There is a time and a place for a beautifully frosted cake; those layers of ganache and buttercream frosting, candles on top. And then there’s a time, like now, for the snack cake. The unadorned round or sheet pan cake, off of which you slice a bit, perhaps to snack on with a coffee. It’s your Swedish fika, your afternoon tea. It is this simple cake I want to discuss today.
The snack cake is something that feels everyday-special. A treat without the celebratory shout of sprinkles, an upgrade from the bag of Tate’s cookies you (I) sneak into every afternoon. The snack cake is made for delicious comfort and distraction, and its flavors can be more personal or unique than your average frosted confection. It’s not showy. It is quick work and low cleanup, often using little more than one bowl and one pan. Made well, it lasts for a few days of mid-afternoon grazing and desserts a la mode.
Some of my favorites because, as you can tell I have an intimate bond with the very concept of the snack cake, are Molly Yeh’s peanut butter snack cake, which I do with almond butter, and Odette Williams’ milk and honey cake (sans toppings) from Simple Cake, which is one of my all-time favorite baking cookbooks. Maialino’s olive oil cake, too, is a recipe I return to time and again.
Next in line are Smitten Kitchen’s morning glory cake, which brings the snack cake into breakfast territory and Melissa Clark’s Campari olive oil cake. How good does that sound? I’ll slice off a bit when I start to cook dinner, a little glass of white and a sliver to nibble while I sauté and stir. Bliss. I’ll turn up the volume on my Cooking Music 3: Flirty playlist.
The snack cake is also a wonderful place for fruits of almost every variety: apple yogurt cake (this one has a gorgeous crunchy sugar top), a prim and pretty strawberry snacking cake, this banana snacking cake with an optional salted caramel glaze, an orange sour cream cake, David Leibovitz’s lemon almond snack cake. And even vegetables: delicata squash upside down cake. Is there anything cake can’t do?
Play with your snack cake: try this (very addictive) chocolate mochi snack cake, which uses glutinous rice flour (mochi flour) for a uniquely smooshy and delicate texture. Go a little wild and add more than just powdered sugar on top, like this salted caramel peanut butter cake by the reigning expert on the subject Yossy Arefi.
Yossy, in fact, wrote the book on the matter: Snacking Cake. I’m currently craving the coconut lime cake and the oatmeal chocolate chip cake from those pages.
I posit that sweatpants-of-snack-cakes must be the spoon cake, and this one with strawberries is excellent. It’s so comforting and gooey, you’re just going to leave it in the pan and eat it with a spoon. We won’t call it giving up, exactly, it’s…self-care.

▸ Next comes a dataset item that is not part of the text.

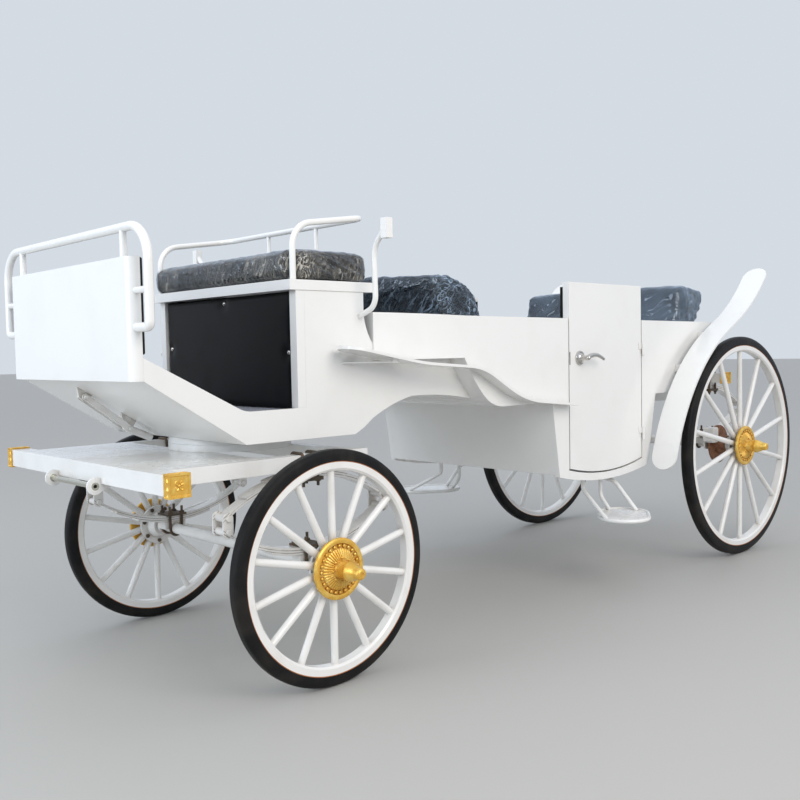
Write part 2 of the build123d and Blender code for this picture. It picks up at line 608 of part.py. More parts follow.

Ask Nicole is back with a little savory query this week!
Q: I love everything about this shiitake tartine except the mushrooms. I’m not a fan. What vegetable could I put on top instead that would still go with everything else in the recipe?
A: Mushrooms are a newer love for me, so I totally understand what you mean! The rest of the recipe is full of super delicious flavors: miso, pesto, mozzarella, good crusty bread. Who wants to give up on all of that just because you’re not down with ‘shrooms? I love the idea of broccoli florets on top or thin slices of zucchini. Sliced bell peppers, too, would be delicious. Artichoke hearts (like the ones from a jar) on top would be insanely good. Sliced tomatoes, too, would be delicious!